- According to a report published by the International Energy Agency (IEA) on Wednesday, nuclear power production could reach a record high in 2025. In addition, renewable energy sources — including solar and wind — will likely surpass coal as an electricity source early next year.1
- The forecast comes after the annual World Nuclear Industry Status Report last month revealed that global electricity production from nuclear energy had dropped by 4% in 2022 from the previous year, though it still accounted for 9.2% of gross power generation.2
- The IEA attributed the rapid growth of nuclear energy and renewables to low-cost solar and the 'comeback of nuclear power.' It also called the trends encouraging and promising, since power generation currently 'produces more carbon dioxide emissions' than any other sector.3
- Furthermore, the report predicts that renewable energy sources will account for nearly 50% of global power by 2026, while global carbon dioxide emissions could decrease by 2.4% in 2024, followed by minor reductions in 2025 and 2026.4
- However, the IEA has warned that the growth of renewables and nuclear power isn't happening equally across the globe; the agency claims this is contributing to poor education and low-quality healthcare among disadvantaged communities.1
- Narrative A, as provided by Nuclear Energy Institute.
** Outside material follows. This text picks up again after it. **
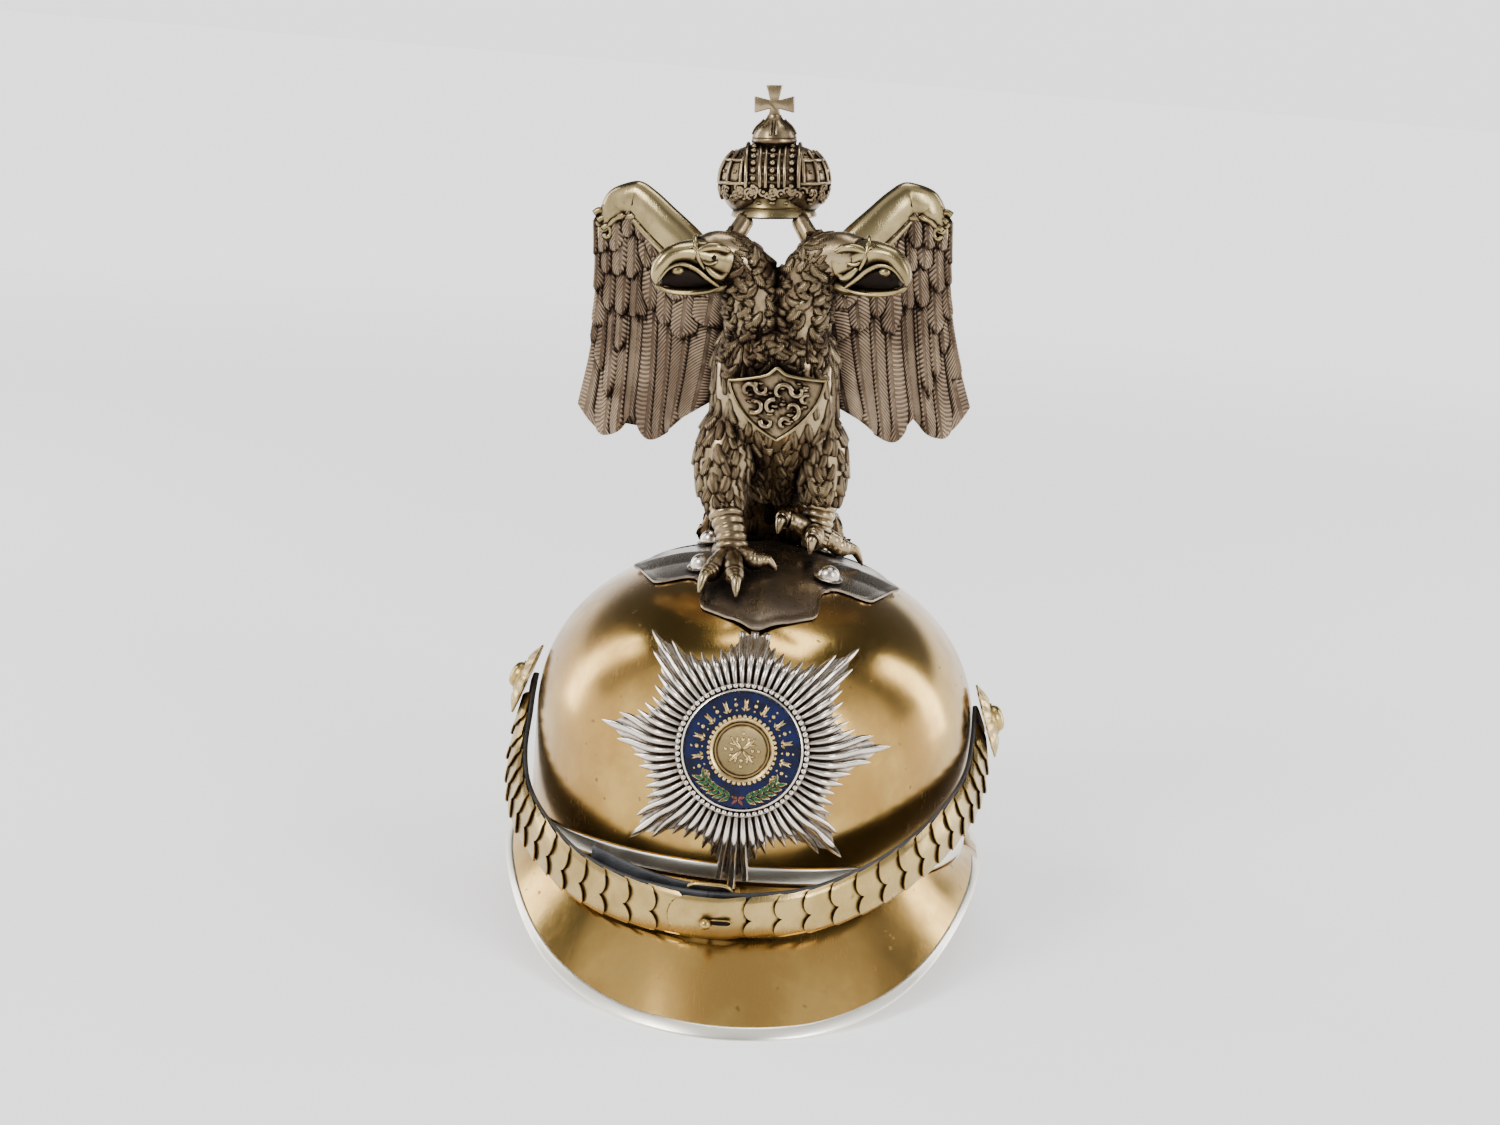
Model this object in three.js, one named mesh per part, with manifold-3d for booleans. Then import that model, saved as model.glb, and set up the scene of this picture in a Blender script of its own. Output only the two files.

The world needs to drastically cut emissions, as well as meet its growing electricity demands and climate goals, through alternative energy sources including nuclear power. As the future of mankind depends on an unhindered supply of carbon-neutral electricity, the fossil-based energy production and consumption systems must shift to renewable energy sources to create a carbon-free future.
- Narrative B, as provided by One Earth. Nuclear energy may seem like a clean and viable solution to reduce carbon dioxide emissions and address global warming. However, as nuclear power is expensive, carcinogenic, and produces radioactive waste, it's essential to remove it from the matrix and select other, climate-friendly options, such as solar and wind energy, to meet global power demands.